* **JOB**
Scan the following material for the string "axes" and copy each line in which it appears.

* **DATASET EXTRACT**
++++++++++++++++++++
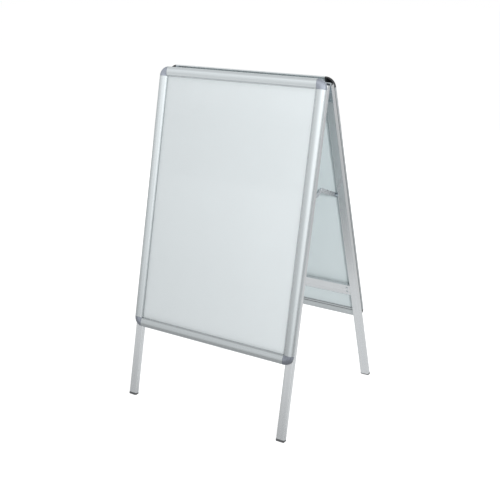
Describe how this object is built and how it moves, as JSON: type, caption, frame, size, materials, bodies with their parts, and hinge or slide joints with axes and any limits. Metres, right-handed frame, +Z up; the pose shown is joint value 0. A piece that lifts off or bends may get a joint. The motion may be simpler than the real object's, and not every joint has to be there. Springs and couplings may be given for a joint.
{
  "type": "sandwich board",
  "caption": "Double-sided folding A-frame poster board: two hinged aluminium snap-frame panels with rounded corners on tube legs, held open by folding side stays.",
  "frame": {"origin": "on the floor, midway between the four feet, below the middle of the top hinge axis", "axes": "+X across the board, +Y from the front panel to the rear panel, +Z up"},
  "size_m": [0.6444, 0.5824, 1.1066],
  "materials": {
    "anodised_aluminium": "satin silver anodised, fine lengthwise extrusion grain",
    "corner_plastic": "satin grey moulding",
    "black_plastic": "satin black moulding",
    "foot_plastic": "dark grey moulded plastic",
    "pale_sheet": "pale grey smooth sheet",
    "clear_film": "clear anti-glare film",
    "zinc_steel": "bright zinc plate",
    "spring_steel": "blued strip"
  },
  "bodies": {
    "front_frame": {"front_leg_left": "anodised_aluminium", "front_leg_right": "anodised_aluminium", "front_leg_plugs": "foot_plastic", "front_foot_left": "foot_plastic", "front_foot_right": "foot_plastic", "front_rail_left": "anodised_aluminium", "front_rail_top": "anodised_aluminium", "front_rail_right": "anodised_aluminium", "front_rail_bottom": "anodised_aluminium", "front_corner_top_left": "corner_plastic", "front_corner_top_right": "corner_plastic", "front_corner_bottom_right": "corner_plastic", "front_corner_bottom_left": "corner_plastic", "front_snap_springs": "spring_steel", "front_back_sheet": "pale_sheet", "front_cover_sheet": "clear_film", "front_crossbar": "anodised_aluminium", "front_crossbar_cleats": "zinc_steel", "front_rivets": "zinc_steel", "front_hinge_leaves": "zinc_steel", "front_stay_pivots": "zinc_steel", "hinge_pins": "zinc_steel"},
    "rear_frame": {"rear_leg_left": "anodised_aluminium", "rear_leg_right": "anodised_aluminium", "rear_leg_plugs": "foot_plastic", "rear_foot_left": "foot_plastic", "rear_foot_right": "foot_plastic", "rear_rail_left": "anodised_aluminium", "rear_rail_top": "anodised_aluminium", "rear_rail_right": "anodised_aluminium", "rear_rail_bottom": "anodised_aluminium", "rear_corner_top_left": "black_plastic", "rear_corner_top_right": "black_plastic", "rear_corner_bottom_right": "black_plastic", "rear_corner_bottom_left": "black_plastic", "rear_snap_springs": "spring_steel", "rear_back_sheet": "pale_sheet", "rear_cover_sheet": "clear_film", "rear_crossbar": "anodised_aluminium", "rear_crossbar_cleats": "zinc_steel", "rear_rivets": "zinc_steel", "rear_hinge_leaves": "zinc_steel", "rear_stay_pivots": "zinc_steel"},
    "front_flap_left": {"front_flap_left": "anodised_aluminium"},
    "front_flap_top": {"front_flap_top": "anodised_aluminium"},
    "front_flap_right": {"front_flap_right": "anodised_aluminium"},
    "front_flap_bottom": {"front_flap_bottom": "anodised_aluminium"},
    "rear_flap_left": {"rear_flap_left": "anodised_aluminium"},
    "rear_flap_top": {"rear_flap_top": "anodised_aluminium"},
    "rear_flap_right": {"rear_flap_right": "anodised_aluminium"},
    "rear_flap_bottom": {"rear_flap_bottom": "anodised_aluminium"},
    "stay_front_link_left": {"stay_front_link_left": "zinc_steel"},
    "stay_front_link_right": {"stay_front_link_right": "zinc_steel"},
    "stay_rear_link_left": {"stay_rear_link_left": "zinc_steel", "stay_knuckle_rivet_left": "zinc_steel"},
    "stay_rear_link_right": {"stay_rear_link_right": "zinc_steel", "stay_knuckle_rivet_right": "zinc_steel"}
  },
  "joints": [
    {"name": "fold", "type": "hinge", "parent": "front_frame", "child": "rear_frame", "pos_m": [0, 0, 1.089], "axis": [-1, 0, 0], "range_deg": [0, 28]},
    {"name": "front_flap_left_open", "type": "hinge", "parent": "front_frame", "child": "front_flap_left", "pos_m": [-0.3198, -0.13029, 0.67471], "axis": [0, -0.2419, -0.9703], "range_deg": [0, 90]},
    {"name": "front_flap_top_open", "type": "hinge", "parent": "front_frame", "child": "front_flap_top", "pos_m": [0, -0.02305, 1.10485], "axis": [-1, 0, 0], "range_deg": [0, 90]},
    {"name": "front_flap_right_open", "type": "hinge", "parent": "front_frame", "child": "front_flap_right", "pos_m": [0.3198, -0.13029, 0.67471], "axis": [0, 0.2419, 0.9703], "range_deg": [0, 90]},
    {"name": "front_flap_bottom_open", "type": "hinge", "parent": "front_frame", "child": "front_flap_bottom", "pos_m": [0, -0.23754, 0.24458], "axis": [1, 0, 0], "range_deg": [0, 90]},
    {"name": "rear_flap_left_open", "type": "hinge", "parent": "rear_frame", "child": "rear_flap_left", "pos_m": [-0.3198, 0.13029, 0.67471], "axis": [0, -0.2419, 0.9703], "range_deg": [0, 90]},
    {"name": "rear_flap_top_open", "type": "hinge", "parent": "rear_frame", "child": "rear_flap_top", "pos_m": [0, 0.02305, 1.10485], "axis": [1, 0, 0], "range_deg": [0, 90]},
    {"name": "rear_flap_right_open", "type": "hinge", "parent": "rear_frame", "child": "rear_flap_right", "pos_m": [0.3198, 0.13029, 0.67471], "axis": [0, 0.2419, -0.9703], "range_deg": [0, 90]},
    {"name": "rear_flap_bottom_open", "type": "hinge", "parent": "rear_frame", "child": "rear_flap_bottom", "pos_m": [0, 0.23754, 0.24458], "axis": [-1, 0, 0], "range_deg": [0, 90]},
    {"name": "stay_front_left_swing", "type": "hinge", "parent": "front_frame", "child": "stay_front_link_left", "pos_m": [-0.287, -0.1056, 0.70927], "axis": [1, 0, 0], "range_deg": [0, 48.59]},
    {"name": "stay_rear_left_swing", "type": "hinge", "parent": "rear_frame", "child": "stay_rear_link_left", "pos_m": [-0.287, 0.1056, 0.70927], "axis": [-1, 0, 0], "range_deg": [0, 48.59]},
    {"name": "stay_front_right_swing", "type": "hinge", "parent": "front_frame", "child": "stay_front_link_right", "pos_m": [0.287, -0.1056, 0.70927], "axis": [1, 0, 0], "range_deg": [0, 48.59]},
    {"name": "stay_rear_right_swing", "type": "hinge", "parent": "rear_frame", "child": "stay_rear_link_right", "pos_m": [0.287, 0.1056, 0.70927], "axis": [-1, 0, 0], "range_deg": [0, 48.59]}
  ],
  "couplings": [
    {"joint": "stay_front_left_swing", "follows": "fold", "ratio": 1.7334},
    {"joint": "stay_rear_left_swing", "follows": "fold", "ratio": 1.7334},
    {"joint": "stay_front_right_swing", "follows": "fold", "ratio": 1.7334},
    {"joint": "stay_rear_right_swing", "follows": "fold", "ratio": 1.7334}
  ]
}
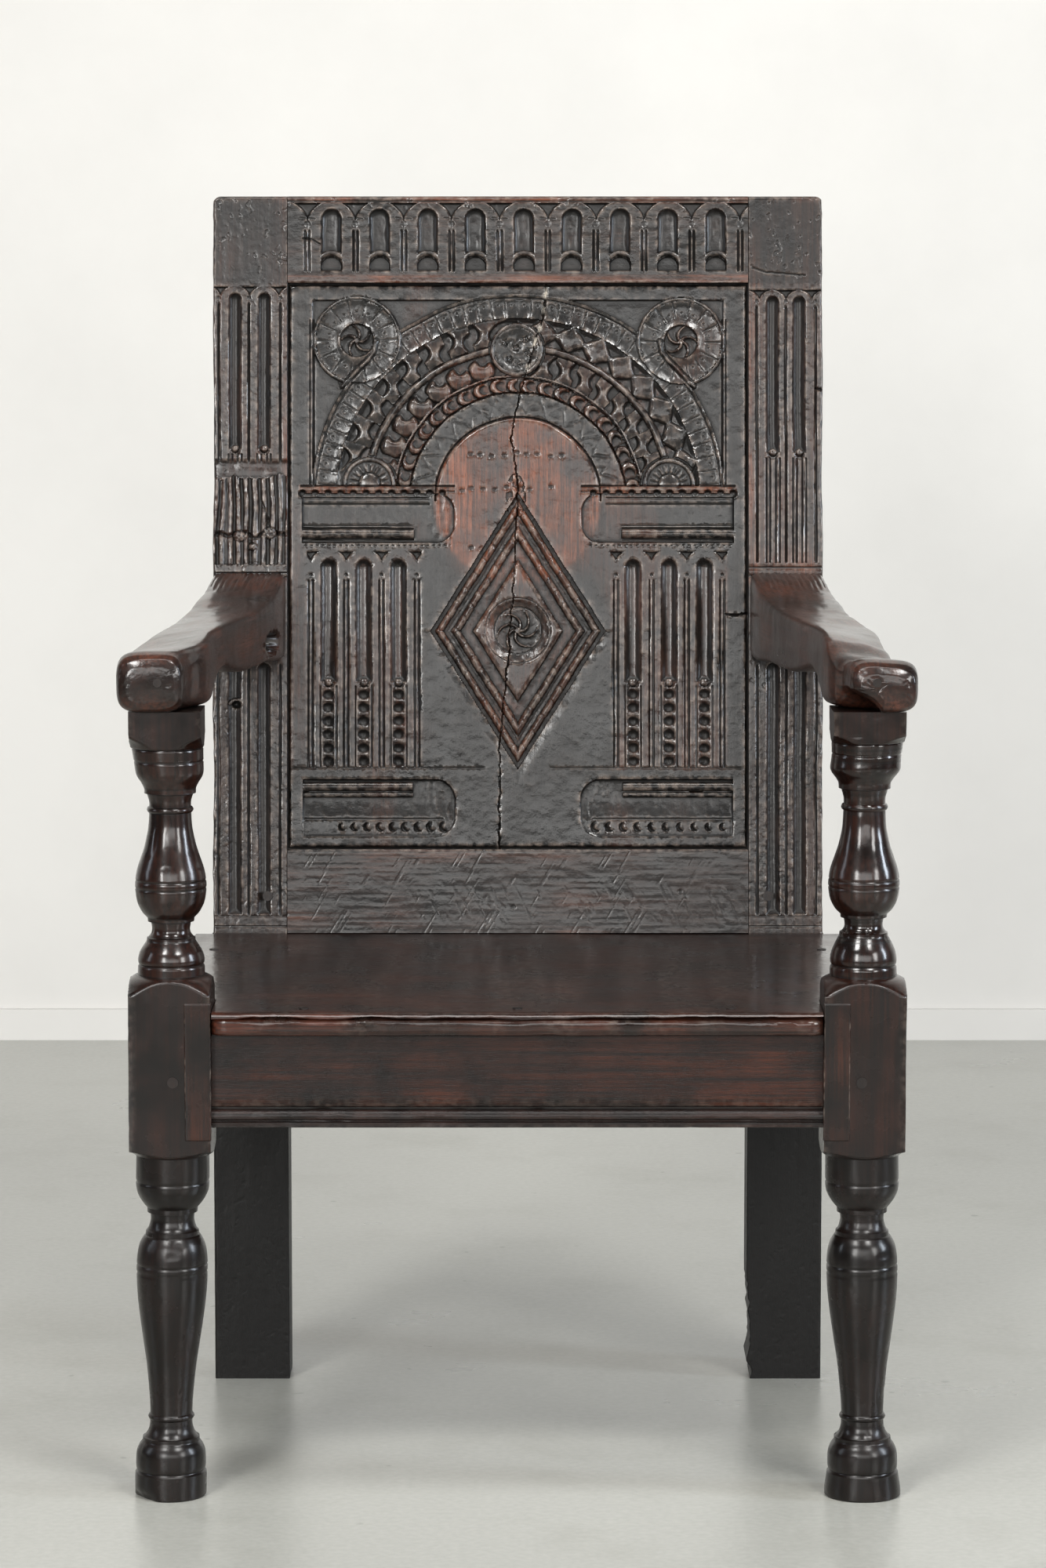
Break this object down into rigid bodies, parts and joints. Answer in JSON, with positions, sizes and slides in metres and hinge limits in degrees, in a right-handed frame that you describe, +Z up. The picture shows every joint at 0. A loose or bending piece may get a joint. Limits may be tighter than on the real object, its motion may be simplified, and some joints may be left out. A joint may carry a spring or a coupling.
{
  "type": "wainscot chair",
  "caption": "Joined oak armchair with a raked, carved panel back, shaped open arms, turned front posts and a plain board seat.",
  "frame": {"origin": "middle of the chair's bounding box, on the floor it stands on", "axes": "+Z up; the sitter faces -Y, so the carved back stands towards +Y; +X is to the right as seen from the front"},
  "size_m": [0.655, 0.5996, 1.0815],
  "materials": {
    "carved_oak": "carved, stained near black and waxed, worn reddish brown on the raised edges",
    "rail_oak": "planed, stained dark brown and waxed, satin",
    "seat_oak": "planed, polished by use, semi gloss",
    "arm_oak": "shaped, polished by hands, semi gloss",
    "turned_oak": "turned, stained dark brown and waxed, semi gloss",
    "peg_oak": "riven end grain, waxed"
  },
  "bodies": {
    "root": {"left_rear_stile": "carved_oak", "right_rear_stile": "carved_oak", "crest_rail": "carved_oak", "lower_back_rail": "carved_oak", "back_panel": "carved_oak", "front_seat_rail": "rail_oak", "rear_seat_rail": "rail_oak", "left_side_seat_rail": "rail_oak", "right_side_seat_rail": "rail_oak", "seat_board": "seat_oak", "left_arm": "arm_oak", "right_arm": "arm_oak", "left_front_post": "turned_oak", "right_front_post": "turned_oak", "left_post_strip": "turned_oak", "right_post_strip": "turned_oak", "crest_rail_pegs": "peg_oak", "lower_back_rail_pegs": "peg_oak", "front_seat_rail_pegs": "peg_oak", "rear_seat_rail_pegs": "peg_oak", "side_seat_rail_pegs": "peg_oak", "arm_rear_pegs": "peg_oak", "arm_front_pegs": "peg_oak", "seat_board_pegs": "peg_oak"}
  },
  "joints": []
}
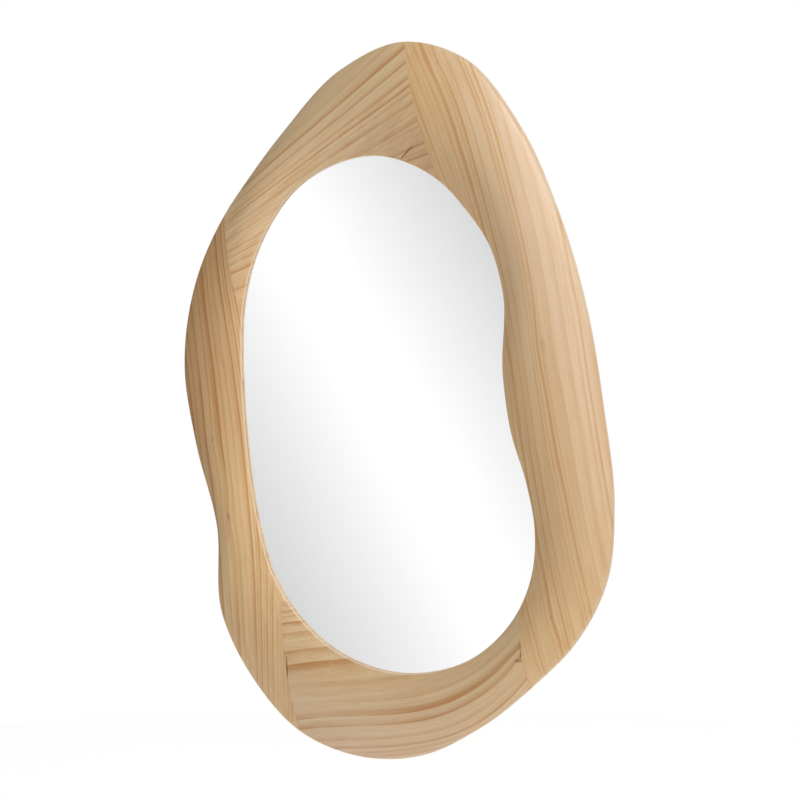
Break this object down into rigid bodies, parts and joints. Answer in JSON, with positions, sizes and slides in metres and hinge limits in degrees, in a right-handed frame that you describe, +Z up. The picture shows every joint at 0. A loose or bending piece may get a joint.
++++++++++++++++++++
* **THE RESPONSE**
Describe how this object is built and how it moves, as JSON: type, caption, frame, size, materials, bodies with their parts, and hinge or slide joints with axes and any limits. Metres, right-handed frame, +Z up; the pose shown is joint value 0. A piece that lifts off or bends may get a joint. The motion may be simpler than the real object's, and not every joint has to be there. Springs and couplings may be given for a joint.
  "frame": {"origin": "on the floor, midway between the four feet, below the middle of the top hinge axis", "axes": "+X across the board, +Y from the front panel to the rear panel, +Z up"},
  "frame": {"origin": "middle of the chair's bounding box, on the floor it stands on", "axes": "+Z up; the sitter faces -Y, so the carved back stands towards +Y; +X is to the right as seen from the front"},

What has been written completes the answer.